Nov. 23 (Bloomberg) -- European stocks climbed, with the benchmark index completing its biggest weekly gain in almost a year, as German business confidence rose and investors watched Black Friday sales to gauge prospects for U.S. holiday shopping.
Outotec Oyj surged 6.3 percent after predicting an increase in its operating-profit margin in 2013. European Aeronautic, Defence & Space Co. declined 1.4 percent after a report that Germany will buy shares in the world’s largest maker of civil aircraft from France.

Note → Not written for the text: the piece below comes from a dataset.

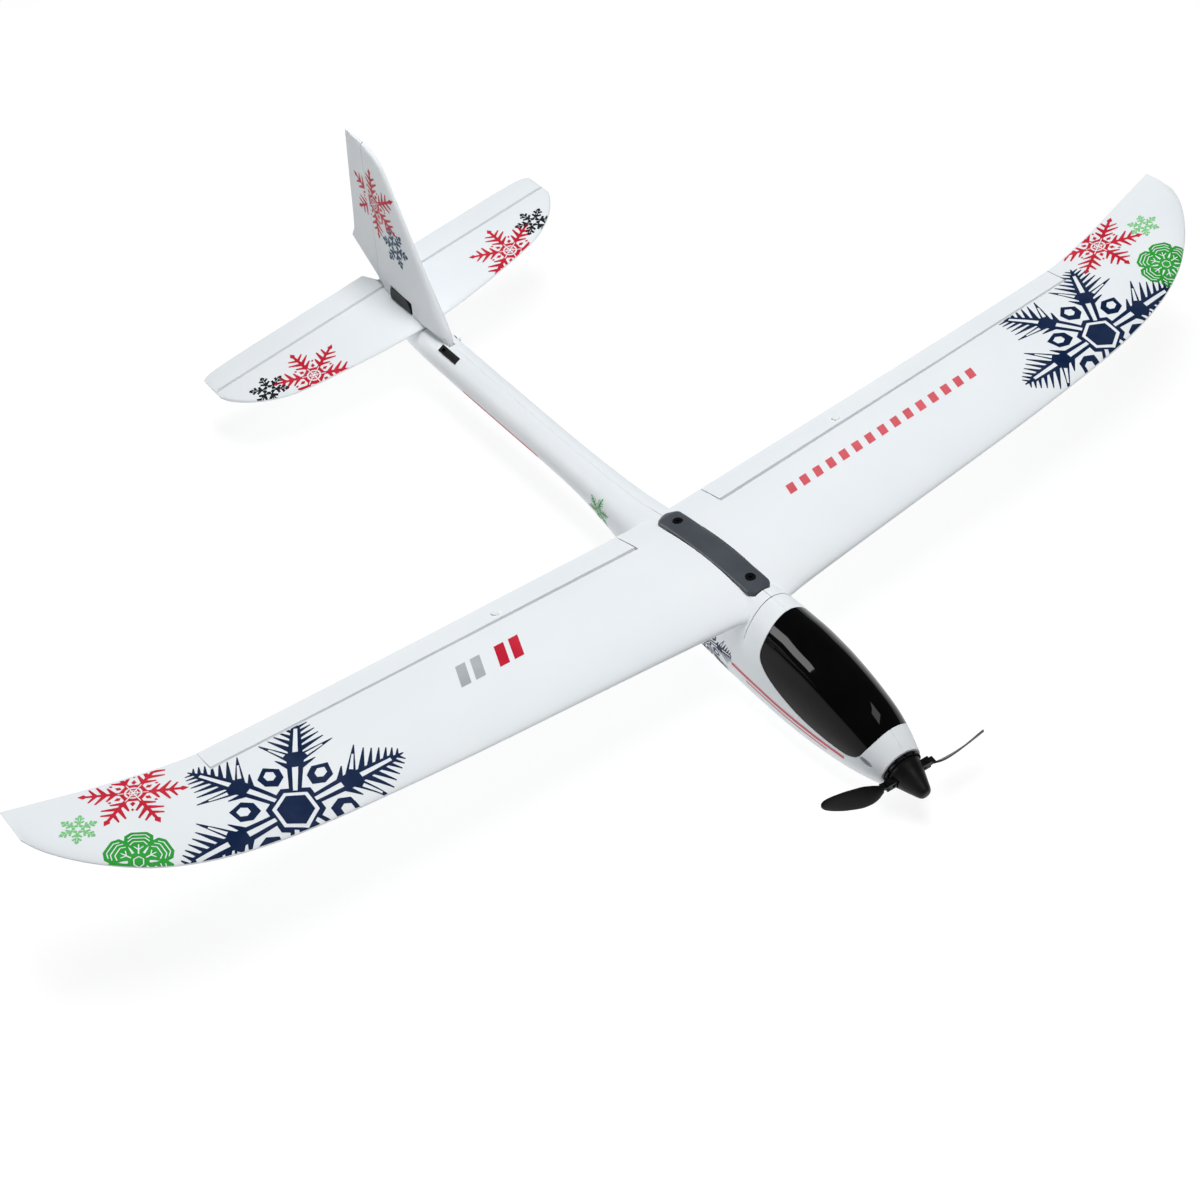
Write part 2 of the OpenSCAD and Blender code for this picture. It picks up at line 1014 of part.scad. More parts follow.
// span from the pin, chord, pitch, x shift
blade_line = [[4, 4.4, 30, 1.6], [7, 7.5, 34, 2.4], [11, 10.6, 31, 2.8], [17, 12.6, 27, 2.6],
  [24, 12.2, 23, 2], [31, 10.2, 19, 1.2], [36, 6.8, 17, 0.5], [38, 3.2, 16, 0.2]];

function blade_ring(b) = let (c = b[1]) let (n = 12) [
  for (i = [n - 1:-1:0])
    let (a = 360 * i / n)
    let (u = c / 2 * cos(a))
    let (v = 0.62 * sin(a) + 0.5 * (1 - pow(2 * u / c, 2)))
    [b[3] + u * sin(b[2]) + v * cos(b[2]), b[0] * blade_len / 38, u * cos(b[2]) - v * sin(b[2])]
];

module blade() {
  difference() {
    union() {
      translate([0, 0, -1])
        cylinder(r = 2.1, h = 2, $fn = 32);
      translate([-1.6, 0, -1])
        cube([3.6, 5, 2]);
      loft([for (b = blade_line) blade_ring(b)]);
    }
    translate([0, 0, -3])
      cylinder(r = 0.86, h = 6, $fn = 24);
  }
}

module blade_left() {
  color("black")
  thrust_frame()
    translate([hub_x, pin_y, 0])
      blade();
}

module blade_right() {
  color("black")
  thrust_frame()
    rotate([180, 0, 0])
      translate([hub_x, pin_y, 0])
        rotate([0, 0, right_fold])
          blade();
}

// ---------- inside the pod ----------
module control_board() {
  color("darkgreen") {
    translate([-26, -10, 14])
      cube([36, 20, 1.6]);
    translate([-22, -8, 15.59])
      cube([10, 16, 6]);
    translate([-8, -3, 15.59])
      cube([7, 7, 1.4]);
    translate([2, -8, 15.59])
      cube([6, 10, 4.5]);
  }
}

module board_posts() {
  color("dimgray")
  for (x = [-23, 7])
    for (y = [-7, 7])
      translate([x, y, 6.6])
        cylinder(r = 1.6, h = 7.4, $fn = 24);
}

module battery_tray() {
  color("dimgray") {
    translate([32, -8.5, 7.5])
      cube([42, 17, 1.5]);
    translate([35, -2.5, 2.8])
      cube([2, 5, 4.71]);
    translate([66, -2.5, 3.8])
      cube([2, 5, 3.71]);
  }
}

module battery() {
  color("lightsteelblue") {
    translate([31, -9, 9])
      cube([42, 18, 13]);
    translate([73, -6, 12])
      cube([3, 12, 8]);
  }
}

module battery_strap() {
  color("darkslategray")
  difference() {
    translate([46, -9.9, 6.7])
      cube([12, 19.8, 16.1]);
    translate([45, -9.1, 7.4])
      cube([14, 18.2, 14.65]);
  }
}

fuselage_left();
fuselage_right();
canopy();
canopy_latch();
canopy_magnet();
pod_magnet();
wing_left();
wing_right();
wing_spar_left();
wing_spar_right();
wing_clamp();
clamp_screws();
clamp_anchor();
aileron_left();
aileron_right();
aileron_horn_left();
aileron_horn_right();
aileron_servo_left();
aileron_servo_right();
aileron_arm_left();
aileron_arm_right();
aileron_rod_left();
aileron_rod_right();
stabiliser();
elevator();
elevator_horn();
elevator_servo();
elevator_arm();
elevator_rod();
fin();
rudder();
rudder_horn();
rudder_servo();
rudder_arm();
rudder_rod();
servo_cover();
boom_slot_trim();
motor_mount();
motor();
prop_shaft();
prop_hub();
spinner();
blade_left();
blade_right();
blade_pins();
control_board();
board_posts();
battery();
battery_tray();
battery_strap();
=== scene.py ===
"""Foam rc glider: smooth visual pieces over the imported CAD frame.

Lengths are millimetres until a piece is finished."""
import math

import bmesh
import bpy
import numpy as np
from mathutils import Matrix, Vector
from mathutils.geometry import delaunay_2d_cdt


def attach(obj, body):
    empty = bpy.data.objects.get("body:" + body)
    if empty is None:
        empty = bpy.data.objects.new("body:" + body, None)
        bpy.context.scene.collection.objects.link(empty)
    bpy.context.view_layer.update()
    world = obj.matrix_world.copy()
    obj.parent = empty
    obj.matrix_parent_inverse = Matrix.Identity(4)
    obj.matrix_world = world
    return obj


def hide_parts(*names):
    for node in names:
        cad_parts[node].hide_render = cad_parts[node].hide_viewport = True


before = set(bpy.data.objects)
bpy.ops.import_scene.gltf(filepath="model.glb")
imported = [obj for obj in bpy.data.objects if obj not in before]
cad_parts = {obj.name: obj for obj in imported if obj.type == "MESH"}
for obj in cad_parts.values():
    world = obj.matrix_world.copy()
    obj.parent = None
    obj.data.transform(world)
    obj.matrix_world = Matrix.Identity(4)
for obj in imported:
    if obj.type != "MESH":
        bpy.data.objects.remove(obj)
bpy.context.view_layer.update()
MM = 0.001
scene = bpy.context.scene
AIR = "airframe"


# ---------------------------------------------------------------- curves through tables
class Curve:
    """Monotone cubic through (key, value) rows, flat beyond the ends."""

    def __init__(self, rows):
        rows = sorted(rows)
        self.x = [r[0] for r in rows]
        self.y = [r[1] for r in rows]
        n = len(rows)
        h = [self.x[i + 1] - self.x[i] for i in range(n - 1)]
        d = [(self.y[i + 1] - self.y[i]) / h[i] for i in range(n - 1)]
        m = [0.0] * n
        m[0], m[-1] = d[0], d[-1]
        for i in range(1, n - 1):
            if d[i - 1] * d[i] > 0:
                a, b = 2 * h[i] + h[i - 1], h[i] + 2 * h[i - 1]
                m[i] = (a + b) / (a / d[i - 1] + b / d[i])
        self.h, self.m = h, m

    def __call__(self, v):
        x = self.x
        if v <= x[0]:
            return self.y[0]
        if v >= x[-1]:
            return self.y[-1]
        i = int(np.searchsorted(x, v, side="right")) - 1
        h = self.h[i]
        t = (v - x[i]) / h
        t2, t3 = t * t, t * t * t
        return ((2 * t3 - 3 * t2 + 1) * self.y[i] + (t3 - 2 * t2 + t) * h * self.m[i]
                + (3 * t2 - 2 * t3) * self.y[i + 1] + (t3 - t2) * h * self.m[i + 1])


def linspace(a, b, n):
    return [a + (b - a) * i / (n - 1) for i in range(n)]


def smoothstep(a, b, v):
    t = min(1.0, max(0.0, (v - a) / (b - a)))
    return t * t * (3 - 2 * t)


# ---------------------------------------------------------------- solids
def new_object(name, verts, faces):
    mesh = bpy.data.meshes.new(name)
    mesh.from_pydata([tuple(v) for v in verts], [], faces)
    obj = bpy.data.objects.new(name, mesh)
    scene.collection.objects.link(obj)
    bm = bmesh.new()
    bm.from_mesh(mesh)
    bmesh.ops.recalc_face_normals(bm, faces=bm.faces)
    bm.to_mesh(mesh)
    bm.free()
    return obj


def loft(rings, name="loft"):
    n, m = len(rings), len(rings[0])
    faces = [[i * m + j, i * m + (j + 1) % m, (i + 1) * m + (j + 1) % m, (i + 1) * m + j]
             for i in range(n - 1) for j in range(m)]
    faces.append(list(range(m - 1, -1, -1)))
    faces.append([(n - 1) * m + j for j in range(m)])
    return new_object(name, [p for r in rings for p in r], faces)


def prism(points, y0, y1):
    """A polygon in X and Z, carried along Y."""
    return loft([[(x, y, z) for x, z in points] for y in (y0, y1)])


def box(lo, hi):
    (x0, y0, z0), (x1, y1, z1) = lo, hi
    return prism([(x0, z0), (x1, z0), (x1, z1), (x0, z1)], y0, y1)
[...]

The Stoxx Europe 600 Index added 0.6 percent to 273.33 in London. The gauge jumped 4 percent this week, the most since Dec. 2, as U.S. and Chinese data added to signs the global economy is on the mend and optimism grew that American lawmakers will reach a budget compromise.
“Investors are, amid a bullish sentiment, buying stocks into the weekend as the holiday shopping season begins,” said Manish Singh, who helps manage $2 billion as head of investment at Crossbridge Capital in London. “Positive news from China this week and German data this morning are supporting the positive risk tone we’ve seen in the last couple of days.”
The volume changing hands on Stoxx 600 companies was 28 percent lower than the 30-day average, according to data compiled by Bloomberg.
The Munich-based Ifo institute said its business climate index for Germany, based on a survey of 7,000 executives, climbed to 101.4 in November from 100 in October. Economists in a Bloomberg survey predicted a drop to 99.5. French business confidence increased from the lowest in more than three years this month, a separate report showed.
“When Germany is doing well, that is positive for all of Europe,” said Pierre Mouton, a fund manager who helps oversee $6 billion at Notz Stucki & Cie. in Geneva. “This confirms our view. We are relatively optimistic.”
Stocks extended gains as post-Thanksgiving sales got under way in what is known as Black Friday in the U.S. It is traditionally the beginning of the holiday shopping season, when retailers lure customers with deep discounts. The name recalls a time when U.S. retailers would use the day to make a big part of their annual profit, and income statements would go to black from red.
National benchmark indexes climbed in 16 of the 18 western European markets. France’s CAC and Germany’s DAX both advanced 0.9 percent. The U.K.’s FTSE 100 rose 0.5 percent.
Euro-area finance ministers will hold an emergency meeting in Brussels on Nov. 26 to discuss unlocking the next installment of aid to Greece. Their meeting this week failed to produce a decision as creditors led by Germany refused to bring fresh money or offer debt relief.
Divisions between rich and poor countries flared over the European Union’s next seven-year budget, leading German Chancellor Angela Merkel to rule out an accord until the new year.
“Positions remain too far apart,” Merkel told reporters early today after the first session of a summit in Brussels. “Probably there will be no result at the end of this summit. There may be some progress but it is probable that we will need to meet again at a second stage.”
Outotec jumped 6.3 percent to 39.06 euros, the biggest gain since Sept. 14. The Finnish maker of mining machinery said its sales and operating margin will increase in 2013, driven by a strong order book, the current market outlook and customer tendering activity. The company also said it aims to raise its services revenue to 1 billion euros per year by the end of 2017.
Iliad SA, the mobile operator that drove prices down in France with a 2-euros-a-month offering, climbed 4.1 percent to 133.65 euros, the highest since it sold shares to the public in 2004. Morgan Stanley upgraded the stock to overweight, a recommendation similar to buy, from equal weight.
Valeo SA, France’s second-biggest car-parts maker, gained 3.4 percent to 35.45 euros. The stock was raised to buy from neutral at Goldman Sachs Group Inc.
Arkema SA rose 2.4 percent to 76.67 euros after Chief Executive Officer Thierry Le Henaff said he expects demand in China to grow at a good pace after the Chinese new year.
Chemical makers advanced 1.4 percent, for the second-biggest gain among the 19 industry groups in the Stoxx 600.
EADS dropped 1.4 percent to 24.90 euros, the lowest since Sept. 28. The German government will buy shares in EADS from France, Handelsblatt reported, citing unidentified German government sources. German, and French governments aim to have 12 percent ownership each in EADS, while Spain will hold a 5 percent stake, according to Handelsblatt.
Amadeus IT Holding SA lost 2.6 percent to 18.00 euros, falling for the eighth day. HSBC Holdings Plc owns more than 400 million euros ($515 million) of Amadeus IT Holding shares after failing to find buyers for a stake in the travel reservations company. HSBC, which attempted to place a block of Amadeus shares last week, holds 5.4 percent of the company, the bank said in a filing to the Spanish financial regulator this week.
Fraport AG, owner of the Frankfurt airport, retreated 2.3 percent to 42.60 euros. The stock was cut to underweight, the equivalent of sell, from neutral at HSBC Holdings Plc.